His hope had its centre in the Eucharist. An article written after his death by someone who knew him well began:
"Without Sunday, without the Eucharist the Christians in Iraq cannot survive": that was how Fr Ragheed spoke of his community’s hope, a community that was used to facing death on a daily basis, that same death that yesterday afternoon faced him, on his way home from saying Mass.”
In our celebration of the Eucharist, we touch the core of our hope – the risen life of Jesus who has conquered death and pain and betrayal and injustice. God’s generosity to us is lavish and extravagant – far greater than we could ever have expected. The hope that answers all our longings is not an idea or the building of a more just and humane society. It is a Person, Jesus Christ. He is the goal of human history and the answer to all the yearnings of the human heart (cf. Gaudium et Spes, 45).

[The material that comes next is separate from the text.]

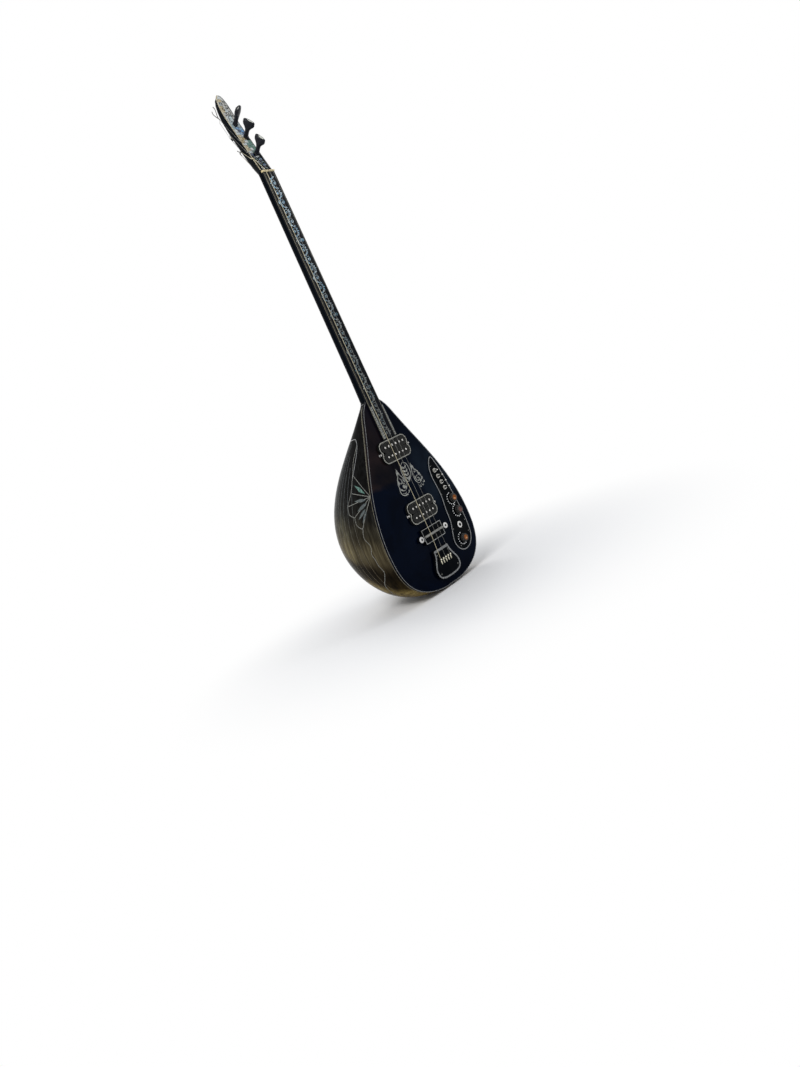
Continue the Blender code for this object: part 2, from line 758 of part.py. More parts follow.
def make_bridge():
    """A low black bridge held down by two studs, with a bone saddle in its slot."""
    back = -GAP
    base = block("bridge_base", (-BRIDGE_HALF_LENGTH, -BRIDGE_TOP, BRIDGE_Z - BRIDGE_HALF_WIDTH),
                 (BRIDGE_HALF_LENGTH, back, BRIDGE_Z + BRIDGE_HALF_WIDTH), lacquer())
    flange = plate("bridge_flange", stadium(0, POST_Z, 2 * POST_X + 0.013, 0.013), -0.0022, back, lacquer())
    combine(base, flange, "UNION")
    slot = SADDLE_THICK / 2 + GAP
    cut = block("saddle_slot", (-SADDLE_HALF_LENGTH - GAP, -0.02, BRIDGE_Z - slot),
                (SADDLE_HALF_LENGTH + GAP, -BRIDGE_TOP + 0.0030, BRIDGE_Z + slot), bone())
    combine(base, cut, "DIFFERENCE")
    half = SADDLE_THICK / 2
    foot = -BRIDGE_TOP + 0.0030 - GAP
    rings = []
    for x in (-SADDLE_HALF_LENGTH, SADDLE_HALF_LENGTH):
        rings.append([(x, foot, BRIDGE_Z - half), (x, -SADDLE_TOP + 0.0010, BRIDGE_Z - half),
                      (x, -SADDLE_TOP, BRIDGE_Z - 0.0008), (x, -SADDLE_TOP, BRIDGE_Z + 0.0008),
                      (x, -SADDLE_TOP + 0.0010, BRIDGE_Z + half), (x, foot, BRIDGE_Z + half)])
    loft("bridge_saddle", rings, bone())
    for name, side in (("left", -1), ("right", 1)):
        drill(base, side * POST_X, POST_Z, 0.0038)
        profile = ((0.0, 0.0030, 0.0030), (0.0195, 0.0032, 0.0032), (0.0196, 0.0060, 0.0060),
                   (0.0236, 0.0060, 0.0060), (0.0242, 0.0054, 0.0054))
        post = turned(f"bridge_post_{name}", profile, chrome(), (side * POST_X, 0.0170, POST_Z),
                      (0, -1, 0), 24)
        drill(post, side * POST_X, POST_Z, 0.0024, front=-0.02, back=-0.0045, sides=6)


def make_tailpiece():
    """A raised shield that anchors the strings on a bar of five pins."""
    left = [(-x, z) for x, z in reversed(TAILPIECE_RIGHT[:-1])]
    outline = list(TAILPIECE_RIGHT) + left
    plate("tailpiece", outline, -TAILPIECE_TOP, -GAP, lacquer())
    low = -TAILPIECE_TOP - GAP
    anchor = block("string_anchor", (-0.0185, low - 0.0012, PIN_Z - 0.0080), (0.0185, low, PIN_Z + 0.0026),
                   chrome())
    pins = []
    for k in range(PINS):
        x = (k - (PINS - 1) / 2) * PIN_PITCH
        profile = ((0.0, 0.0014, 0.0014), (0.0023, 0.0014, 0.0014), (0.0024, 0.0019, 0.0019),
                   (0.0032, 0.0016, 0.0016))
        pins.append(turned("string_pin", profile, chrome(), (x, -PIN_TOP + 0.0032, PIN_Z),
                           (0, -1, 0), 10))
    combine(anchor, gather("string_pins", pins), "UNION")


def make_control_plate():
    cover = plate("control_plate", smooth_loop(PLATE_EDGE, 3), -PLATE_TOP, -GAP, lacquer())
    for x, z in KNOB_SEATS.values():
        drill(cover, x, z, 0.0039)
    for i in range(SWITCHES):
        drill(cover, *switch_seat(i), 0.0034, sides=12)
    drill(cover, *JACK_SEAT, 0.0050)


def make_potentiometer(name, x, z):
    """The can and threaded bush stay put; the shaft and knob turn together."""
    profile = ((0.0, 0.0112, 0.0112), (0.0006, 0.0118, 0.0118), (0.0090, 0.0118, 0.0118),
               (0.0092, 0.0034, 0.0034), (0.0148, 0.0034, 0.0034), (0.0149, 0.0052, 0.0052),
               (0.0166, 0.0052, 0.0052), (0.0168, 0.0034, 0.0034), (0.0172, 0.0034, 0.0034))
    can = turned(f"{name}_pot", profile, steel(), (x, 0.0128, z), (0, -1, 0), 20)
    drill(can, x, z, 0.0030, front=-0.02, back=0.0060, sides=12)
    shaft = rod(f"{name}_shaft", 0.0026, (x, 0.0055, z), (x, -0.0085, z), steel(), 12)
    move_origin(shaft, (x, 0.0, z))
    base = 0.0050
    profile = ((0.0, 0.0086, 0.0086), (0.0008, 0.0089, 0.0089), (0.0016, 0.0082, 0.0082),
               (0.0046, 0.0078, 0.0078), (0.0054, 0.0073, 0.0073), (0.0058, 0.0062, 0.0062))
    knob = turned(f"{name}_knob", profile, plastic(), (x, -base, z), (0, -1, 0), 24)
    drill(knob, x, z, 0.0029, front=-0.0090, back=0.02, sides=12)
    move_origin(knob, (x, 0.0, z))


def make_switch(i):
    """A miniature toggle: body with threaded bush and nut, and its bat lever."""
    x, z = switch_seat(i)
    top = BOARD + GAP
    body = block(f"toggle_switch_{i + 1}", (x - 0.0063, top, z - 0.0038), (x + 0.0063, top + 0.0100, z + 0.0038),
                 plastic())
    profile = ((0.0, 0.0030, 0.0030), (0.0064, 0.0030, 0.0030), (0.0066, 0.0045, 0.0045),
               (0.0082, 0.0045, 0.0045), (0.0084, 0.0031, 0.0031), (0.0110, 0.0031, 0.0031))
    bush = turned("switch_bush", profile, chrome(), (x, 0.0045, z), (0, -1, 0), 12)
    combine(body, bush, "UNION")
    bore = ((0.0, 0.0018, 0.0018), (0.0035, 0.0018, 0.0018), (0.0100, 0.0027, 0.0027))
    cut = turned("switch_bore", bore, chrome(), (x, 0.0020, z), (0, -1, 0), 12)
    combine(body, cut, "DIFFERENCE")
    pivot = Vector((x, -0.0012, z))
    lean = SWITCH_LEAN * SWITCH_REST_SIDE[i]
    axis = Vector((math.sin(lean), -math.cos(lean), 0.0))
    bat = ((-0.0013, 0.0008, 0.0008), (-0.0007, 0.0014, 0.0014), (0.0007, 0.0014, 0.0014),
           (0.0014, 0.0009, 0.0009), (0.0060, 0.0010, 0.0010), (0.0112, 0.0015, 0.0015),
           (0.0132, 0.0013, 0.0013), (0.0139, 0.0007, 0.0007))
    lever = turned(f"toggle_lever_{i + 1}", bat, chrome(), pivot, axis, 10)
    move_origin(lever, pivot)


def make_jack():
    """A closed quarter-inch jack: bush and barrel in one, with its ring nut."""
    x, z = JACK_SEAT
    profile = ((0.0, 0.0068, 0.0068), (0.0206, 0.0068, 0.0068), (0.0208, 0.0046, 0.0046),
               (0.0262, 0.0046, 0.0046), (0.0263, 0.0065, 0.0065), (0.0282, 0.0065, 0.0065),
               (0.0286, 0.0059, 0.0059))
    jack = turned("output_jack", profile, chrome(), (x, 0.0242, z), (0, -1, 0), 24)
    drill(jack, x, z, 0.00335, front=-0.02, back=0.0225, sides=24)


def make_leads():
    """The pickups' joined lead to the volume control, and the lead on to the jack."""
    joined = solid_tube("pickup_lead", open_curve(NECK_LEAD, 2), LEAD_RADIUS, cable_jacket())
    branch = solid_tube("bridge_lead", open_curve(BRIDGE_LEAD, 2), LEAD_RADIUS, cable_jacket())
    combine(joined, branch, "UNION")
    tube("jack_lead", open_curve(JACK_LEAD, 2), LEAD_RADIUS, cable_jacket(), 2)


def main():
    clear_scene()
    make_bowl()
    cavity = make_cavity()
    make_soundboard()
    make_inner_blocks(cavity)
    make_neck()
    make_fretboard()
    make_nut()
    make_head()
    make_pegs()
    make_windings()
    make_strings()
    for place in PICKUP_Z:
        make_pickup(place)
    make_bridge()
    make_tailpiece()
    make_control_plate()
    for name, (x, z) in KNOB_SEATS.items():
        make_potentiometer(name, x, z)
    for i in range(SWITCHES):
        make_switch(i)
    make_jack()
    make_leads()


main()
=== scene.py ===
"""Looks of the electric baglama: lacquer, purfling, shell inlay, pickups and controls.

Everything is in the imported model's frame: the soundboard faces -Y, the neck runs up +Z.
"""
import math
import random

import bmesh
import bpy
from mathutils import Matrix, Vector


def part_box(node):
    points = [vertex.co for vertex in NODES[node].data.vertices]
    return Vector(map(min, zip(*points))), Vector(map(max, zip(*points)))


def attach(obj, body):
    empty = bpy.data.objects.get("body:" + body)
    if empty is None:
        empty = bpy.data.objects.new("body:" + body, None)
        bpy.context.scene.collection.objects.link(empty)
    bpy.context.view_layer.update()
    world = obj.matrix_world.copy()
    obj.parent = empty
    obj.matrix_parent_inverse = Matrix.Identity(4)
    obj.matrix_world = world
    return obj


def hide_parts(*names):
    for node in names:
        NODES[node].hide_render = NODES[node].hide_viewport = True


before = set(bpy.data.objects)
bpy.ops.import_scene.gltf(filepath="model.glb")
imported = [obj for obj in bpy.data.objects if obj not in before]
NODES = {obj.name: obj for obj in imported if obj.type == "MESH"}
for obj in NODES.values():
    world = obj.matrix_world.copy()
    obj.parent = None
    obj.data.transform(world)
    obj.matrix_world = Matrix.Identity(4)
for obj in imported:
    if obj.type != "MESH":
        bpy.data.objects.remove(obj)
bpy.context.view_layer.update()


def milli(table):
    """Numbers in thousandths, single or nested: millimetres become metres."""
    return table / 1000 if isinstance(table, (int, float)) else tuple(milli(value) for value in table)


# Sizes that the model's shape and its ornament are drawn from, in metres unless said
BODY_LENGTH = 0.3986
BODY_END = 0.380
WIDTH_WAVES = (0.1087, 0.0362, 0.0055, 0.0017, 0.0027)
DEPTH_WAVES = (0.1730, 0.0415, -0.0300)
TAIL_BULGE = 0.22
SQUARENESS = 2.4                 # of the bowl's section, 2 being an ellipse
BLEND_POWER = 6                  # how tightly the body and the neck run together
NECK_FROM, NECK_RISE = 0.20, 0.18
RIM = 0.0033
HEEL_FROM = 0.340
HEEL_TUCK = 0.011
NUT_Z = 0.821
FRETBOARD_TOP = 0.0040
FRETBOARD_END = 0.3015
HEAD_TILT = math.radians(14.0)
HEAD_START = 0.8253
NECK_HALF, NECK_HALF_LOSS = 0.0164, 0.0026       # at the body's end, and how much less at the nut
NECK_DEEP, NECK_DEEP_LOSS = 0.0222, 0.0042
HEAD_SIZES = milli((             # along the head, half width
    (0, 13.8), (12, 13.6), (35, 13.4), (60, 13.0), (85, 12.6), (105, 12.6), (125, 12.6), (140, 11.8),
    (150, 10.2), (157, 8.0), (161, 5.3), (163, 2.2),
))
CURL_FROM = 0.105
CURL_LENGTH = 0.058
CURL_REACH = 0.0055
CURL_POWER = 1.6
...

We are sent out at the end of Mass on a mission – to bring our faith in Jesus into the whole of our lives and to allow the hope of Christ to shine through us so that others can see it. Our procession this evening is an expression of our willingness to undertake that mission and to bring our faith in him to a world seeking hope. Jesus walks with us this evening as a reminder that he walks with us always as he promised. The Risen One who walks with us is the beginning of the fulfilment of God’s extravagant promise to us.